11. Shri Shah placed heavy reliance on a decision of this Court in the case of Indravan v. Ambaben, . This was a case in which the tenant had deposited the arrears in Court, but there was some delay in doing so and the trial Court, on application, condoned the delay. This Court held that the delay having been condoned, it was no longer actionable. I have already observed that where we are concerned with a direction to deposit the arrears that has emanated out of an order of the trial Court that in a given instance and for valid ground, the trial Court would certainly have the power to alter the time-schedule by extending the time or, for that matter, by condoning the delay. There can be no two opinions about the fact that if for valid reasons, the Court takes the decision to alter the original order that it can never be construed as having constituted an act of breach. In the present instance, there was a specific order for deposit of rent from month to month. Quite apart from the gross defaults which had taken place earlier and which had provided the cause of action, it has been demonstrated to me, which fact is undisputed, that right through the litigation the defaults have continued so much so that on one occasion no deposit had been made for as many as 31/2 years. The facts of this case are gross. I do appreciate that a decree in eviction is a harsh consequence, but one cannot lose sight of the fact that the law very clearly entails a counter obligation on the part of the tenant to comply with the conditions of tenancy, the first and most basic one being that the tenant must be ready and willing to pay the rent from month to month. When the arrears have exceeded six months and the same have not been paid in spite of notice, it is virtually the end of the road and, as indicated by me earlier, the tenant is given a final opportunity if there is a dispute in respect of the quantum, to pay the amount prescribed by the Court from month to month and thereby establish the readiness and willingness to pay by not keeping any amount in arrears. Where the facts demonstrate that there is a further breach, it is now well-settled law that the Court is left with no option and would not be justified in refusing a decree.

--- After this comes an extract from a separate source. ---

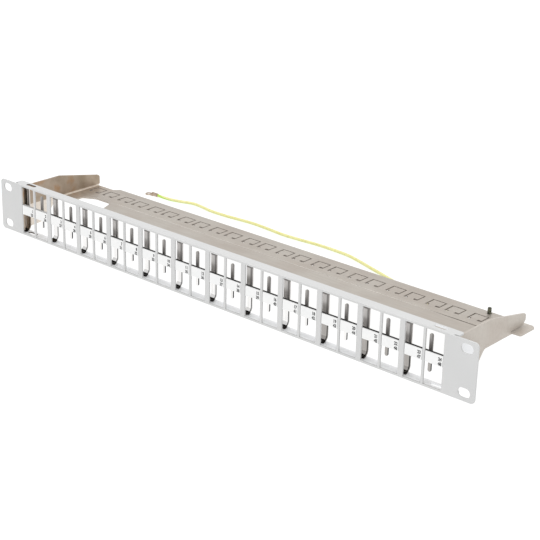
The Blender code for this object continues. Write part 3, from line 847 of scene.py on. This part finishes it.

12. This being the position in law, the decision of the appeal Court before me setting aside the decree passed against the respondent is clearly erroneous and is liable to be set aside. The writ petition accordingly succeeds. The judgment and order of the appeal Court is set aside and the decree passed by the trial Court is restored. In the facts of the present case, there shall be no order as to costs.
13. Shri Shah on behalf of the respondents requested that reasonable time be granted to the respondents to vacate. He stated that they are four persons and that it would be extremely difficult to find alternate accommodation. This request is granted on the condition that the respondents, namely, the legal heirs of the original tenant and all those persons who are in occupation of the suit permises file a written unconditional undertaking in the trial Court within a period of four weeks from to-day that they will vacate and hand over the possession to the original plaintiff or his legal heirs on or before 31-12-1994. In the event of this undertaking being filed, the decree shall not be executed until 31-12-1994. It is clearified that under no circumstances whatsoever will extension of even a single day be given. The reason why a sufficiently long time has been permitted by me is so that the respondents have full notice of the fact that they have to vacate from the premises. They shall, however, be liable to clear up the arrears upto the date of vacating. The existing arrears, if any, shall be cleared before 31-10-1993 and the rent from month to month shall be deposited in the trial Court before the 10th day of each month. Any default in the deposit of the rent amount shall entitle the petitioner to execute the decree. If the rent is regularly deposited and the respondents do not hand over possession by 31-12-1994, the trial Court shall forthwith execute the decree without any further orders from this Court. The rule is made absolute. The petition is allowed. The interim orders vacated.